Chronik

Jungtiere dürfen nicht gestreichelt werden

Die Sonne scheint durch die kahlen Baumkronen, zaghaft zeigen sich die ersten Knospen. Am Wegesrand blühen Leberblümchen und Schneeglöckchen. Es wird Frühling, bald schon streifen Frischlinge, Rehkitze und Junghasen durch Österreichs Wiesen und Wälder. So herzig die Tiere sind, für Spaziergänger heißt es Vorsicht – und keinesfalls streicheln.

"Wenn man jetzt mit seinem Hund im Wald unterwegs ist, gehört der unbedingt an die Leine", erklärt Harald Brenner vom Biosphärenpark Wienerwald, während er mit Hündin Ida durch den Wald spaziert. "Das gilt auch als Schutz für den Hund." Während auf der einen Seite vor allem junge Feldhasen Opfer des hündischen Jagdinstinkts werden, könnte der Hund andererseits selbst von Wildtieren attackiert werden.

Schließlich ist die Bache, also das weibliche Wildschwein, bereits mit ihren Frischlingen unterwegs. "Die Tiere sind sehr wehrhaft", sagt Brenner. Stöbere ein Hund die Frischlinge auf, werde er attackiert. "Wenn man selbst einer Bache begegnet und sie in Angriffshaltung geht, dann sollte man sich möglichst groß machen und laut schreien", erklärt der Forstwissenschaftler. Das sei aber ohnehin sehr unwahrscheinlich.
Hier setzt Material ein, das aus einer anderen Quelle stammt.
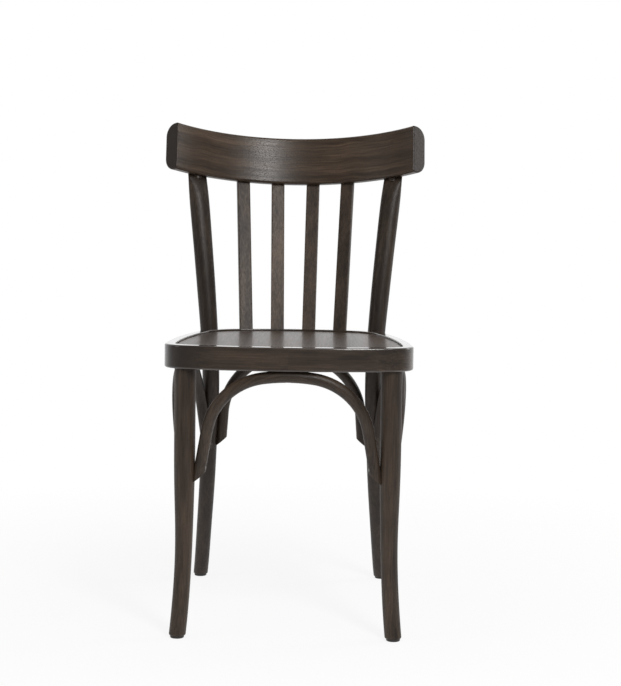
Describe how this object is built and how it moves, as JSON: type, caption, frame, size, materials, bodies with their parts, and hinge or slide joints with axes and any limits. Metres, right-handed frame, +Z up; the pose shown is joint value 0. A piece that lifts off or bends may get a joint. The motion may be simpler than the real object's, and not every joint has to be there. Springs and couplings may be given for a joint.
{
  "type": "bentwood bistro chair",
  "caption": "Armless bentwood chair with a curved crest rail, flat back slats, a plywood seat let into a bent ring, round legs and bent arches under the seat.",
  "frame": {"origin": "on the floor, under the middle of the chair's overall box", "axes": "+Z up, +X to the right as seen from the front, +Y to the back; the sitter faces -Y"},
  "size_m": [0.4558, 0.5005, 0.8265],
  "materials": {
    "stained_beech": "dark brown stain under satin lacquer",
    "seat_plywood": "dark brown stain under semi-gloss lacquer",
    "raw_beech": "stained, unpolished block under the seat",
    "glide_plastic": "dark nylon",
    "screw_steel": "zinc plated, dulled"
  },
  "bodies": {
    "root": {"seat_ring": "stained_beech", "crest_rail": "stained_beech", "front_leg_left": "stained_beech", "front_leg_right": "stained_beech", "rear_post_left": "stained_beech", "rear_post_right": "stained_beech", "back_slat_1": "stained_beech", "back_slat_2": "stained_beech", "back_slat_3": "stained_beech", "back_slat_4": "stained_beech", "front_arch": "stained_beech", "rear_arch": "stained_beech", "side_arch_left": "stained_beech", "side_arch_right": "stained_beech", "seat_panel": "seat_plywood", "corner_block_left": "raw_beech", "corner_block_right": "raw_beech", "front_glide_left": "glide_plastic", "front_glide_right": "glide_plastic", "rear_glide_left": "glide_plastic", "rear_glide_right": "glide_plastic", "arch_tip_screws": "screw_steel", "arch_ring_screws": "screw_steel", "post_screws": "screw_steel", "post_washers": "screw_steel"}
  },
  "joints": []
}
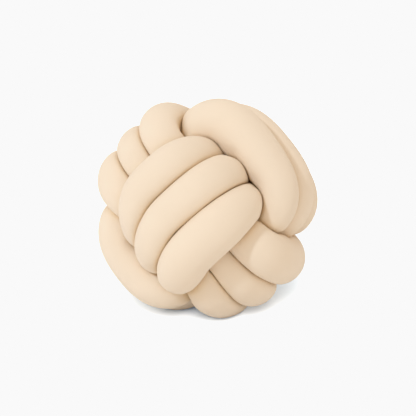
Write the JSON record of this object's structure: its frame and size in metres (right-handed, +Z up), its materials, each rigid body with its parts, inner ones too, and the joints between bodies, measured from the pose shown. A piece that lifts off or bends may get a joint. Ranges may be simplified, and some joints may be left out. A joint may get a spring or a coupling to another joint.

Brenner weiß, wovon er spricht. Im Biosphärenpark ist er für das Wildtier-Management zuständig. Alle zwei Wochen sieht er im Wald nach dem Rechten. Häufig passiere es, dass Spaziergänger kleine Uhus oder Käuzchen vom Wegesrand aufsammeln, erzählt der Experte. Ein Fehler. Die Tiere marschieren im "Ästlingsstadium" auf den Bäumen herum, manche stürzen dabei ab.

"Keinesfalls soll man sie angreifen und schauen, ob sie so flauschig sind, wie sie ausschauen", warnt Brenner. Damit übertrage man die eigene Witterung und sie werden leichter gefressen. Lediglich offensichtlich verletzte Tiere sollten ins Institut für Wildtierkunde nach Wien gebracht werden.

Rehkitz in Gefahr

Apropos Witterung. In wenigen Wochen kommen auch die ersten Rehkitze zur Welt. Die Jungtiere bleiben alleine in der Deckung, die Mutter hält sich in der Nähe auf und kommt nur zum Säugen vorbei. Das Kitz hat nämlich zum Schutz gegen Fressfeinde keinen Eigengeruch, wie Brenners Kollege Nikolaus Eisank vom Nationalpark Hohe Tauern bestätigt. Wer also ein vermeintlich verwaistes Rehkitz findet, darf es keinesfalls anfassen, sonst nehme es eine Witterung an und sei den Feinden ausgeliefert, sind sich die Experten einig.

Generell ist dieser Tage auch für Autofahrer Vorsicht geboten. Feldhasen und Rehböcke stecken gerade ihr Revier ab, es kommt zu Kämpfen. Auf der Flucht vor Rivalen stürmen die Tiere derzeit oft kopflos über die Straßen. Zudem finden ab Beginn der Dämmerung Amphibienwanderungen statt.

70 Prozent der Österreicher verbringen ihre Freizeit am liebsten im Wald – zumindest zeitweise. Kein Wunder, nimmt dieser doch 48 Prozent der Staatsfläche ein.

Unsere Wälder dürfen generell von Jedermann betreten werden. Allerdings gibt es Regeln, an die sich Spaziergänger und Wanderer halten sollten. So soll man sich ruhig verhalten, da Lärm die Tiere verschreckt. Um den Stress für Wildtiere gering zu halten, sollen Hunde an die Leine genommen werden. Manche Gemeinden schreiben ohnehin Leinenpflicht vor.

Im Biosphärenpark Wienerwald dürfen Spaziergänger in den 37 streng geschützten Kernzonen, in denen der Wald nicht bewirtschaftet wird, die gekennzeichneten Wege nicht verlassen. Dort dürfen auch keine Pilze, Beeren oder Kräuter gesammelt werden. Sonst können maximal zwei Kilo pro Person und Tag gebrockt werden.

Radfahren und Mountainbiken ist ausschließlich auf markierten Radwegen und Routen erlaubt. Dasselbe gilt für das Reiten. Campieren sowie das Entzünden eines Lagerfeuers ist nur mit Zustimmung bzw. einer schriftlichen Erlaubnis des Waldeigentümers gestattet.